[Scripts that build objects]

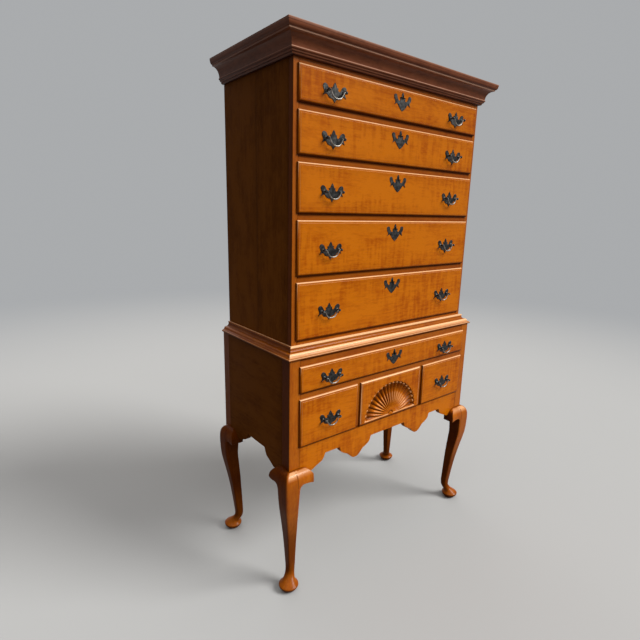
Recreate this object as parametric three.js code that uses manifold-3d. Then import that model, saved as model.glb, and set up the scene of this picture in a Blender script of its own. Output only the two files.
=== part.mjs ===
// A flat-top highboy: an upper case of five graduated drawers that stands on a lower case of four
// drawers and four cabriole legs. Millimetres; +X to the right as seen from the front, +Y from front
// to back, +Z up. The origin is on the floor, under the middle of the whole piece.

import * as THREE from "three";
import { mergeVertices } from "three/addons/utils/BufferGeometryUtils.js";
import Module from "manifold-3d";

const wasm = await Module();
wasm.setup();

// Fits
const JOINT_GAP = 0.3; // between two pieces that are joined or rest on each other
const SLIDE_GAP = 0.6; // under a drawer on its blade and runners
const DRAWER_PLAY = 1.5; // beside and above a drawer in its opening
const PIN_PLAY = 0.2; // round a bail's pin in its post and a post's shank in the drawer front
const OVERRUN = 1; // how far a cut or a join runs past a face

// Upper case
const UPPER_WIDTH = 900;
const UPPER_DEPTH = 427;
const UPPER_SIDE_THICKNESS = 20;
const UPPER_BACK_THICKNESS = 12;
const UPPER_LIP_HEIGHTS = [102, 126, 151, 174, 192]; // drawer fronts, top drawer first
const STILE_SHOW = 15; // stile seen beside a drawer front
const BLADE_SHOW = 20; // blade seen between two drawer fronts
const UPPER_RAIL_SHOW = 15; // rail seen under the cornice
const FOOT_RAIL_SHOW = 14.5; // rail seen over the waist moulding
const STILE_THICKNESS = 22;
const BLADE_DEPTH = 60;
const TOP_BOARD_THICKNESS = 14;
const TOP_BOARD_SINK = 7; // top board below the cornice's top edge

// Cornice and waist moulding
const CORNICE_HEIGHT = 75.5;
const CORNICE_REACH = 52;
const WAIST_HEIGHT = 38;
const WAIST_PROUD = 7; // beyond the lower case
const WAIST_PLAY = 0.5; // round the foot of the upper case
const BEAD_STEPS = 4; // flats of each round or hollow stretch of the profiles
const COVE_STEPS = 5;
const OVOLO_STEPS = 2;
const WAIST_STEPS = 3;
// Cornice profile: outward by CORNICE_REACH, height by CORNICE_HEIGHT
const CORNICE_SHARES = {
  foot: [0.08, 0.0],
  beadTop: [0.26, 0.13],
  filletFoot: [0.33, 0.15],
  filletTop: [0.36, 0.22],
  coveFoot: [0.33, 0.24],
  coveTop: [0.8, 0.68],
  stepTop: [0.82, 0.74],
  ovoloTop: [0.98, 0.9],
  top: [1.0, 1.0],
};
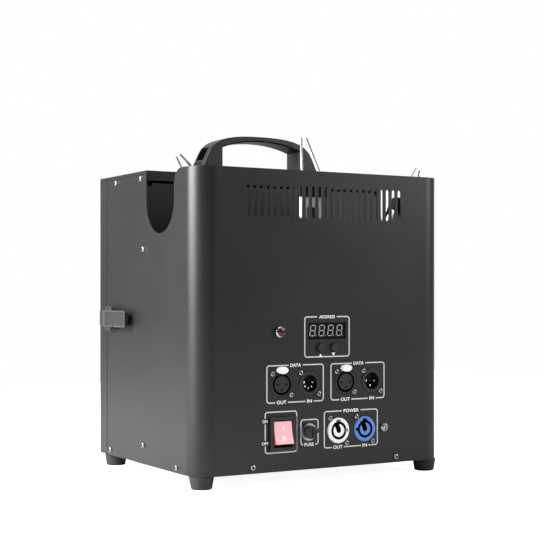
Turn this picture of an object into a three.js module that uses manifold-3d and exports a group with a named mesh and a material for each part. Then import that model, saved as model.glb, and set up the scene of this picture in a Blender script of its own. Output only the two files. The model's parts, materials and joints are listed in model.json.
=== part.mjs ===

_STATED PROBLEM_
Exactly reproduce the material above.

_SOLUTION TO THIS PROBLEM_
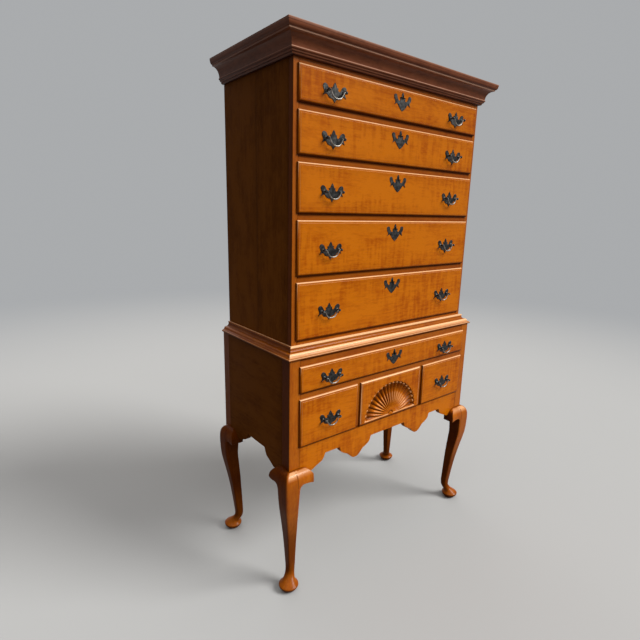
Recreate this object as parametric three.js code that uses manifold-3d. Then import that model, saved as model.glb, and set up the scene of this picture in a Blender script of its own. Output only the two files.
=== part.mjs ===
// A flat-top highboy: an upper case of five graduated drawers that stands on a lower case of four
// drawers and four cabriole legs. Millimetres; +X to the right as seen from the front, +Y from front
// to back, +Z up. The origin is on the floor, under the middle of the whole piece.

import * as THREE from "three";
import { mergeVertices } from "three/addons/utils/BufferGeometryUtils.js";
import Module from "manifold-3d";

const wasm = await Module();
wasm.setup();

// Fits
const JOINT_GAP = 0.3; // between two pieces that are joined or rest on each other
const SLIDE_GAP = 0.6; // under a drawer on its blade and runners
const DRAWER_PLAY = 1.5; // beside and above a drawer in its opening
const PIN_PLAY = 0.2; // round a bail's pin in its post and a post's shank in the drawer front
const OVERRUN = 1; // how far a cut or a join runs past a face

// Upper case
const UPPER_WIDTH = 900;
const UPPER_DEPTH = 427;
const UPPER_SIDE_THICKNESS = 20;
const UPPER_BACK_THICKNESS = 12;
const UPPER_LIP_HEIGHTS = [102, 126, 151, 174, 192]; // drawer fronts, top drawer first
const STILE_SHOW = 15; // stile seen beside a drawer front
const BLADE_SHOW = 20; // blade seen between two drawer fronts
const UPPER_RAIL_SHOW = 15; // rail seen under the cornice
const FOOT_RAIL_SHOW = 14.5; // rail seen over the waist moulding
const STILE_THICKNESS = 22;
const BLADE_DEPTH = 60;
const TOP_BOARD_THICKNESS = 14;
const TOP_BOARD_SINK = 7; // top board below the cornice's top edge

// Cornice and waist moulding
const CORNICE_HEIGHT = 75.5;
const CORNICE_REACH = 52;
const WAIST_HEIGHT = 38;
const WAIST_PROUD = 7; // beyond the lower case
const WAIST_PLAY = 0.5; // round the foot of the upper case
const BEAD_STEPS = 4; // flats of each round or hollow stretch of the profiles
const COVE_STEPS = 5;
const OVOLO_STEPS = 2;
const WAIST_STEPS = 3;
// Cornice profile: outward by CORNICE_REACH, height by CORNICE_HEIGHT
const CORNICE_SHARES = {
  foot: [0.08, 0.0],
  beadTop: [0.26, 0.13],
  filletFoot: [0.33, 0.15],
  filletTop: [0.36, 0.22],
  coveFoot: [0.33, 0.24],
  coveTop: [0.8, 0.68],
  stepTop: [0.82, 0.74],
  ovoloTop: [0.98, 0.9],
  top: [1.0, 1.0],
};
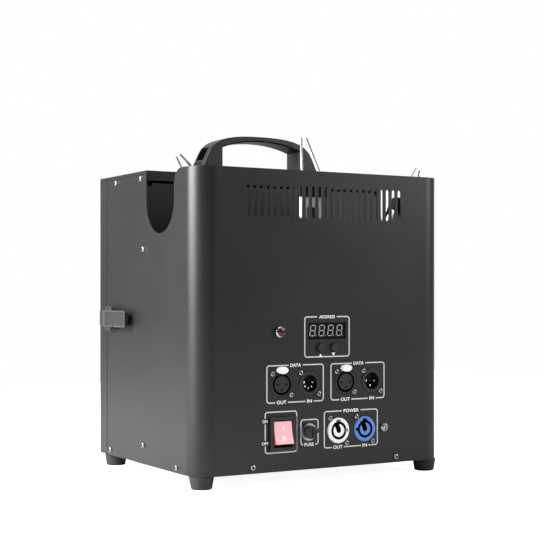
Turn this picture of an object into a three.js module that uses manifold-3d and exports a group with a named mesh and a material for each part. Then import that model, saved as model.glb, and set up the scene of this picture in a Blender script of its own. Output only the two files. The model's parts, materials and joints are listed in model.json.
=== part.mjs ===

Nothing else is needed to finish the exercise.